So what are you doing about it? Ignoring it? Meeting his challenge head on? Sending him an email to get with him to show him why he is wrong? Whining about it? dismissing it or what?
I suspect most Aikidoka will dismiss it, for reasons he addresses very well in his article.
It would be fun to debate him on some minor points he may not have addressed already, but on balance he's correct enough that it wouldn't refute his central theme of the importance of aliveness if gaining real ability is your goal, although there is a bit of throwing the baby out with the bathwater and painting "traditional martial arts" with a broad negative brush.
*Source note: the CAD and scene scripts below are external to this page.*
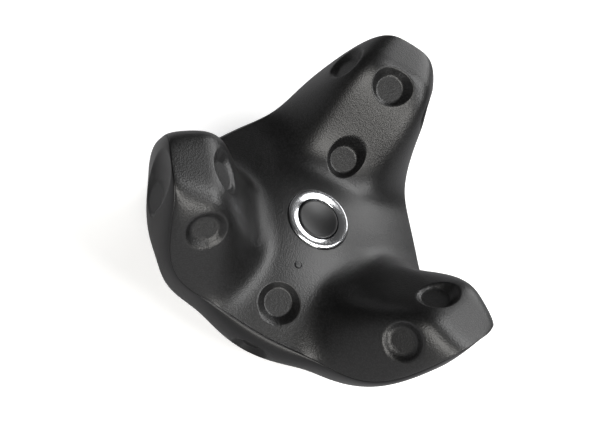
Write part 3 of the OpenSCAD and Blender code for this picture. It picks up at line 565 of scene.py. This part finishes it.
ringShape = {
    "inner": 4.9, "outer": 7.2, "crest": 24.22, "seat": 22.6, "skirt": 21.62, "skirtRadius": 6.2,
    "boreDrop": 0.6, "innerRounding": 0.3, "innerDrop": 0.5,  # drops are below the crest
    "shoulder": 1.1, "shoulderDrop": 0.06, "outerRounding": 0.45,
}


def makeRing():
    shape = ringShape
    inner, outer, crest = shape["inner"], shape["outer"], shape["crest"]
    profile = [(inner, shape["skirt"]), (inner, crest - shape["boreDrop"])]
    rounding = shape["innerRounding"]
    profile += roundCorner((inner + rounding, crest - shape["innerDrop"]), rounding, 180, 100)
    profile += [(inner + shape["shoulder"], crest - shape["shoulderDrop"])]
    rounding = shape["outerRounding"]
    profile += roundCorner((outer - rounding, crest - rounding), rounding, 90, 0)
    profile += [(outer, shape["seat"]), (shape["skirtRadius"], shape["seat"]),
                (shape["skirtRadius"], shape["skirt"]), (inner, shape["skirt"])]
    return turnedPiece("button_surround_ring", profile)


lensShape = {
    "at": -12.35, "radius": 0.65, "bottom": 18.65, "segments": 64,
    "crownRadius": 0.35, "crown": 0.06, "crownEdge": 0.05, "rounding": 0.15, "roundingDrop": 0.1,
    "bezel": 0.2, "bezelGap": 0.01, "bezelRise": 0.1, "bezelDepth": 0.6,
}


def lensTop():  # the dome's height at the indicator
    return float(topPoint(-lensShape["at"], 180.0)[2])


def makeLens():
    shape, top = lensShape, lensTop()
    rounding = shape["rounding"]
    profile = [(nearAxis, top + shape["crown"]), (shape["crownRadius"], top + shape["crownEdge"])]
    profile += roundCorner((shape["radius"] - rounding, top - shape["roundingDrop"]), rounding, 90, 0)
    profile += [(shape["radius"], shape["bottom"]), (nearAxis, shape["bottom"])]
    return turnedPiece("indicator_lens", profile, (0, shape["at"]), shape["segments"])


def makeLensBezel():  # fine moulded ring that frames the lens
    shape, top = lensShape, lensTop()
    half, foot = shape["bezel"] / 2, top - shape["bezelDepth"]
    profile = [(shape["radius"] + shape["bezelGap"], foot)]
    profile += roundCorner((shape["radius"] + half, top + shape["bezelRise"]), half, 180, 0)
    profile += [(shape["radius"] + shape["bezel"], foot)]
    return turnedPiece("indicator_bezel", profile, (0, shape["at"]), shape["segments"])


place(makeButton(), "button", "shell_plastic", "buttonCap", "power_button")
place(makeRing(), "housing", "ring_chrome", "ring_chrome", "button_ring")
place(makeLens(), "housing", "clear_plastic", "indicatorLens", "light_pipe")
bezel = makeLensBezel()
bezel.data.materials.append(materials["shell_plastic"])
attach(bezel, "housing")
print("button, ring and indicator made")


# The brass insert, whose thread is seen from below
threadShape = {
    "bore": 3.175, "outer": 5.2, "bottom": 0.4, "length": 7.2, "flange": 6.0, "flangeThickness": 0.8,
    "footChamfer": 0.2, "mouthChamfer": 0.4, "topChamfer": 0.3,
    "depth": 0.6, "pitch": 1.27, "start": 0.3, "grooveShare": 0.9, "rowsPerPitch": 10, "segments": 96,
}


def makeThreadInsert():
    shape = threadShape
    bore, outer, bottom, flange = shape["bore"], shape["outer"], shape["bottom"], shape["flange"]
    chamfer, pitch = shape["footChamfer"], shape["pitch"]
    angles = np.arange(shape["segments"]) * 360 / shape["segments"]
    top = bottom + shape["length"]
    flangeFoot = top - shape["flangeThickness"]
    outside = [(outer, flangeFoot), (outer, bottom + chamfer), (outer - chamfer, bottom),
               (bore + shape["mouthChamfer"], bottom)]
    rows = [circleRow(radius, height, angles) for radius, height in outside]
    for height in np.arange(bottom + shape["start"], top, pitch / shape["rowsPerPitch"]):
        phase = (height / pitch - angles / 360) % 1
        groove = shape["depth"] * (1 - np.abs(2 * phase - 1))
        rows.append(atTurn(bore + groove * shape["grooveShare"], angles, height + 0 * angles))
    upper = [(bore + shape["topChamfer"], top), (flange, top), (flange, flangeFoot), (outer, flangeFoot)]
    rows += [circleRow(radius, height, angles) for radius, height in upper]
    return bentGrid("tripod_thread_insert", rows)


place(makeThreadInsert(), "housing", "brass_insert", "brass_insert", "thread_insert")
print("thread insert made")


# CAD pieces that stay get the finish of their slot
replaced = {"top_shell", "bottom_shell", "power_button", "button_ring", "light_pipe", "thread_insert"}
for subpart in frame["record"]["subparts"]:
    if subpart["node"] in replaced:
        continue
    node = frame["nodes"][subpart["node"]]
    finish = materials[subpart["material_slot"]]
    if not node.material_slots:
        node.data.materials.append(finish)
    for materialSlot in node.material_slots:
        materialSlot.material = finish
print("finishes set on the pieces that stay")


# Floor, light and camera; lengths of the studio are in metres
studio = {
    "floorHalfSide": 0.85,
    "floor": "#fafafa",
    "floorReflected": "#a6a6a8",  # what the dark plastic mirrors of it
    "floorGlow": 0.4,  # lifts the paper to white, as a lit table does
    "floorRoughness": 0.9,
    "floorSpecular": 0.1,
    "world": "#ffffff",
    "worldStrength": 0.07,  # what the object reflects between the softboxes
    "backdropStrength": 0.95,
    "lampDistance": 1.0,
    "viewTransform": "Standard",
}


def makeFloor():
    side = studio["floorHalfSide"]
    corners = [(-side, -side, 0), (side, -side, 0), (side, side, 0), (-side, side, 0)]
    mesh = bpy.data.meshes.new("floor")
    mesh.from_pydata(corners, [], [(0, 1, 2, 3)])
    floor = bpy.data.objects.new("floor", mesh)
    bpy.context.scene.collection.objects.link(floor)
    material = bpy.data.materials.new("matt paper backdrop")
    material.use_nodes = True
    tree = material.node_tree
    shader = tree.nodes["Principled BSDF"]
    seen = addNode(tree, "ShaderNodeLightPath").outputs["Is Camera Ray"]
    paper = mixColours(tree, seen, studio["floorReflected"], studio["floor"])
    glow = addNode(tree, "ShaderNodeMapRange", {"To Max": studio["floorGlow"]}, {"Value": seen})
    tree.links.new(paper, shader.inputs["Base Color"])
    tree.links.new(glow.outputs["Result"], shader.inputs["Emission Strength"])
    shader.inputs["Roughness"].default_value = studio["floorRoughness"]
    shader.inputs["Specular IOR Level"].default_value = studio["floorSpecular"]
    mesh.materials.append(material)


def addSoftbox(box):
    lamp = bpy.data.lights.new(box["name"], "AREA")
    lamp.shape = "ELLIPSE"
    lamp.size, lamp.size_y = box["size"]
    lamp.energy = box["radiance"] * math.pi * lamp.size * lamp.size_y
    lamp.color = toLinear(box["colour"])[:3]
    around, up = math.radians(box["azimuth"]), math.radians(box["elevation"])
    towards = Vector((math.sin(around) * math.cos(up), math.cos(around) * math.cos(up), math.sin(up)))
    light = bpy.data.objects.new(box["name"], lamp)
    light.location = towards * studio["lampDistance"]
    light.rotation_euler = towards.to_track_quat("Z", "Y").to_euler()
    bpy.context.scene.collection.objects.link(light)


# Azimuth 0 is straight behind the object and 90 to its right; sizes are in metres
softboxes = [
    {"name": "back_softbox", "azimuth": 22, "elevation": 28, "size": (0.75, 0.5), "radiance": 3.1,
     "colour": "#ffffff"},
    {"name": "overhead_softbox", "azimuth": 60, "elevation": 64, "size": (0.65, 0.5), "radiance": 5.2,
     "colour": "#ffffff"},
    {"name": "side_softbox", "azimuth": 108, "elevation": 47, "size": (0.36, 0.36), "radiance": 7.5,
     "colour": "#ffffff"},
    {"name": "front_softbox", "azimuth": 186, "elevation": 38, "size": (0.65, 0.55), "radiance": 5.6,
     "colour": "#fffdf9"},
    {"name": "right_softbox", "azimuth": 150, "elevation": 18, "size": (0.4, 0.36), "radiance": 8.0,
     "colour": "#fffdf9"},
]


def makeWorld():
    world = bpy.data.worlds.new("pale studio")
    world.use_nodes = True
    tree = world.node_tree
    sky = tree.nodes["Background"]
    sky.inputs["Color"].default_value = toLinear(studio["world"])
    seen = addNode(tree, "ShaderNodeLightPath").outputs["Is Camera Ray"]
    strength = addNode(tree, "ShaderNodeMapRange", {"To Min": studio["worldStrength"],
                       "To Max": studio["backdropStrength"]}, {"Value": seen})
    tree.links.new(strength.outputs["Result"], sky.inputs["Strength"])
    bpy.context.scene.world = world


makeWorld()
makeFloor()
for softbox in softboxes:
    addSoftbox(softbox)
bpy.context.scene.view_settings.view_transform = studio["viewTransform"]

viewpoint = {
    "place": (-47.15, -148.17, 223.49),  # millimetres, fitted to the photograph like the axes and the lens
    "right": (0.8524, 0.31679, 0.41601),
    "down": (0.49477, -0.74603, -0.44569),
    "forward": (0.16916, 0.58574, -0.79265),
    "lens": 69.0,
    "sensor": 36.0,
    "clipStart": 0.01,
}
cameraData = bpy.data.cameras.new("camera")
cameraData.lens = viewpoint["lens"]
cameraData.sensor_width = viewpoint["sensor"]
cameraData.sensor_fit = "HORIZONTAL"
cameraData.clip_start = viewpoint["clipStart"]
camera = bpy.data.objects.new("camera", cameraData)
axes = [Vector(viewpoint["right"]), -Vector(viewpoint["down"]), -Vector(viewpoint["forward"])]
standpoint = Matrix.Translation(Vector(viewpoint["place"]) * mm)
camera.matrix_world = standpoint @ Matrix(axes).transposed().to_4x4()
bpy.context.scene.collection.objects.link(camera)
bpy.context.scene.camera = camera
print("floor, light and camera set")
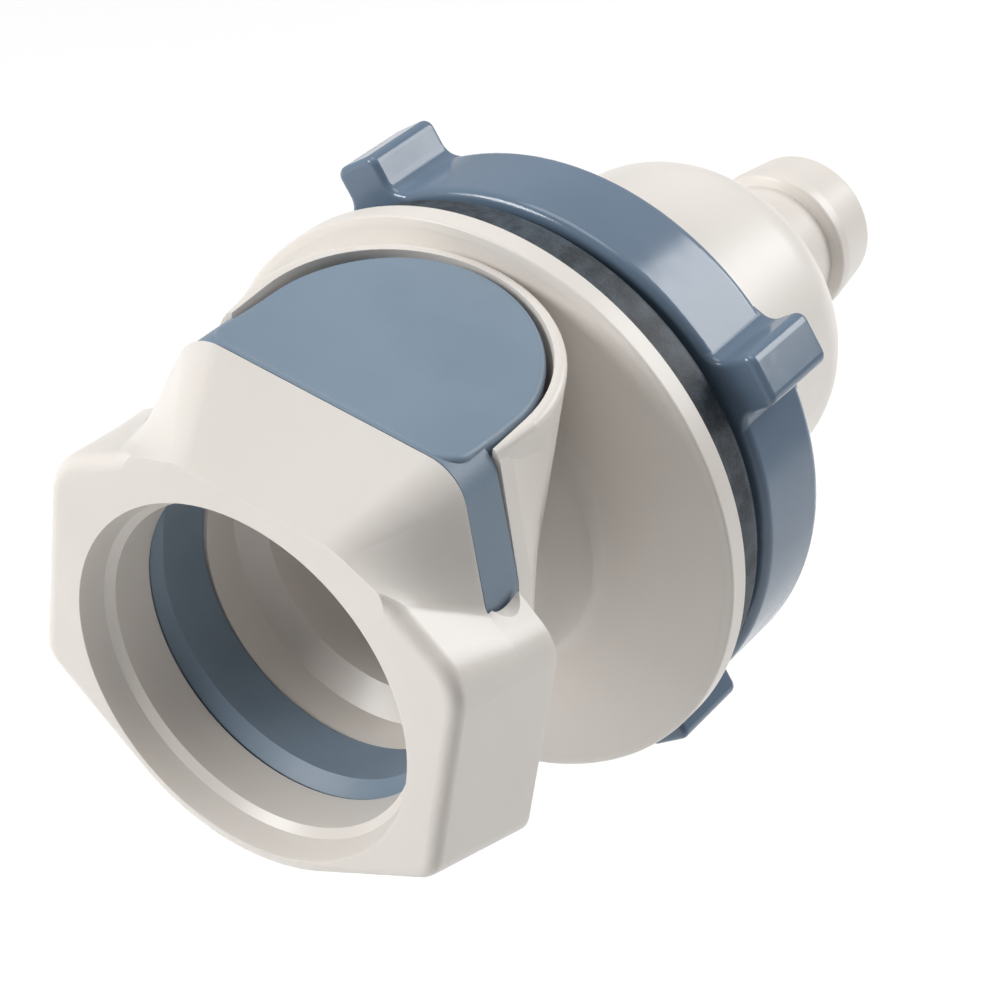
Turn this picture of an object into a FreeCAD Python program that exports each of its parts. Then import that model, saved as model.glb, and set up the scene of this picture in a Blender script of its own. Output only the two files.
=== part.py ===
import FreeCAD, Part
import os
from math import cos, pi, radians, sin, sqrt, tan

# Panel-mount body half of a plastic quick disconnect coupling.
# The flow axis is Y. The mouth faces -Y, the hose barb points to +Y and the thumb latch is on top (+Z).
# The origin lies on the flow axis, in the back face of the flange, where the panel's gasket sits.
# Lengths are in millimetres.

Vec = FreeCAD.Vector
FLOW = Vec(0, 1, 0)

# Flange, gasket and threaded shank
flange_radius = 20.0
flange_thickness = 1.6
flange_rim_round = 0.7
gasket_radius = 19.1
gasket_thickness = 3.6
gasket_edge_round = 0.9
shank_root_radius = 14.75
shank_length = 13.0
shank_end_chamfer = 0.8
thread_depth = 0.65

# Panel nut
nut_wall = 3.8
nut_width = 6.7
nut_gap = 0.45
nut_edge_round = 0.6
lug_count = 4
lug_turn = 47.0
thread_gap = 0.1
lug_height = 2.85
lug_width = 3.6
lug_corner_round = 0.7
lug_root_round = 1.2
lug_end_round = 0.45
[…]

He leaves himself an out by stating that anything shown to work will be incorporated in accordance with what is essentially the scientific method approach of JKD. One of the small problems with that position though is that *somebody* has to be doing the research a la the scientific method to see what else in the traditional arts can function "alive" in modern contexts. If he automatically paints everyone pursuing anything traditional as a de facto wanker then that can't happen and everyone has to assume that the current MMA blend can't be improved upon. There are certainly capable groups such as the Dog Brothers who are actively experimenting with incorporating kali/silat into the MMA context, and perhaps such efforts are more deserving of respect than what Thornton's position would seem to imply. It's not like kali/silat has never been used against live opponents, it's just that the live context was different than the MMA context.
Interestingly it appears that Ueshiba actively focused on creating counters to the judo syllabus back in the day, so it's not a stretch that he would continue to adapt if he were alive today. Without such active work to update Aikido, I think Thornton's criticism of it is particularly apt and biting (especially when it comes to the negative correlation of real ability and "dojo attitude" in Aikido vs what he refers to as "true" arts).
Then there is also the issue of "too deadly for the ring" techniques, which IMO has been addressed too broadly. While it can be, and often is, used as an excuse for low-percentage techniques, it *is* legitimate to observe that the fighting context shapes the optimal mix. If for example strikes to the back of the head were legal in MMA, it would change the safety equation of going for leg takedowns and the risk of being sprawled on to expose the back of the head and spine to strikes, and it would otherwise alter the optimal strategy and syllabus.
Related to this, and a finer point on the "too deadly or not" issue, is that one can look at the "percentage" of a technique (how likely it is to a) have an opportunity to use it come up, and b) how likely is that the attempt to use it will be successful) as a function of context as well. Let's take the straight blast itself as an example. Despite being in the name of SBGi, I don't know if they even train the straight blast or the boxing blast anymore, but clearly it's not something you see in MMA events. Presumably the reason for this is that it's vulnerable to a level change/leg attack or otherwise not considered to have a good risk/reward profile compared to other things. But how many people on "the street" would be expecting a straight blast? In other words Vunak's approach of intercept-straight blast-headbutt/knees/elbows could have a significantly higher percentage at the local bar than the MMA ring. You could think of it in terms of a financial investment where it doesn't risk much but might have a good reward if it's successful. In other words despite the fact that everyone would be on to you if you pulled it off in a single MMA match you would be investing in a certain probability of being able to end a fight very quickly instead of immediately resorting to a strategy with a "high percentage but potentially slow" profile. In MMA you can afford to grind out a win against a similarly-skilled opponent, whereas in a "real" situation a mixed strategy where you take a chance to win quickly by surprise and have a fallback strategy may be optimal. That doesn't take away from the need for alive training, but again there's a finer point to be put on these things than what he argues.
Another issue is that he seems to entirely deride the value of building a particular foundation in any art prior to applying real pressure. This is particularly pertinent to topics such as IS, where there is a considerable investment needed to learn a counterintuitive body coordination prior to going "live" and applying pressure. Obviously in modern times it's a fair criticism that a method that requires umpteen years of such training before you can do anything meaningful against increasing degrees of resistance isn't practical if you're looking to realize a reasonable level of usable skill let alone maximize your learning curve, but in any case there are reasons that the traditional arts evolved the way they did, and I think there is more to be mined there (for those interested of course). As he says, at the end of the day fighting skill isn't all that useful a thing, so frankly I think an approach of mining traditional arts for practical modern use a la the Dog Brothers is just a more interesting hobby than bashing it out at the local MMA gym with the currently approved decaffeinated sport blend.